Real GDP looks to be a fairly decent guess on "more adverse", but the problem is unemployment.  The "average" estimate for 2009 was 8.4%, the "more adverse" was 8.9. 

But we are now at 10.2, and that's the "headline" number, not including the "disgruntled" or "not in labor force" folks.

The entire premise was that we would turn the corner on or before now, with the usual "lagging indicator" factor on the headline unemployment number.

That hasn't happened, as I reproduce again in this chart:

The turn upward in this chart was a near-exact correlation with the end of the recession in the early part of the decade.  Not only are we dramatically worse now, we haven't even begun to turn, and those who have exited the labor force continues to skyrocket.

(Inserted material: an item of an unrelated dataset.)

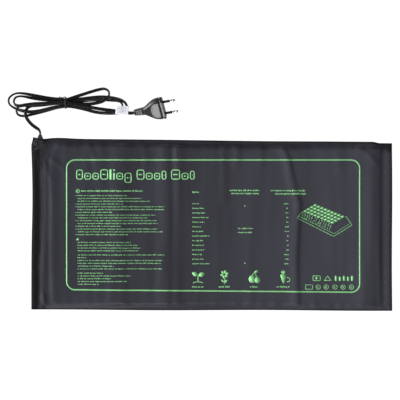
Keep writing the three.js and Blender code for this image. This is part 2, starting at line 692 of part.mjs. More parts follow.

The key item here is loan losses. 

They will not begin to stabilize until year-over-year job loss turns.

The Treasury "stress tests" did not envision this outcome.  I said at the time they were nowhere near pessimistic enough and did not demand enough capital be raised (probably because they couldn't.) 

But one of the premises of modeling outcomes is that your "worst case" scenario has to be worse than the expected range of outcomes.  That clearly has not happened, and leaves open the question of whether the banks that were pronounced "safe" really are.

I'd argue that based on the stress tests and actual economic performance the answer is a resounding NO!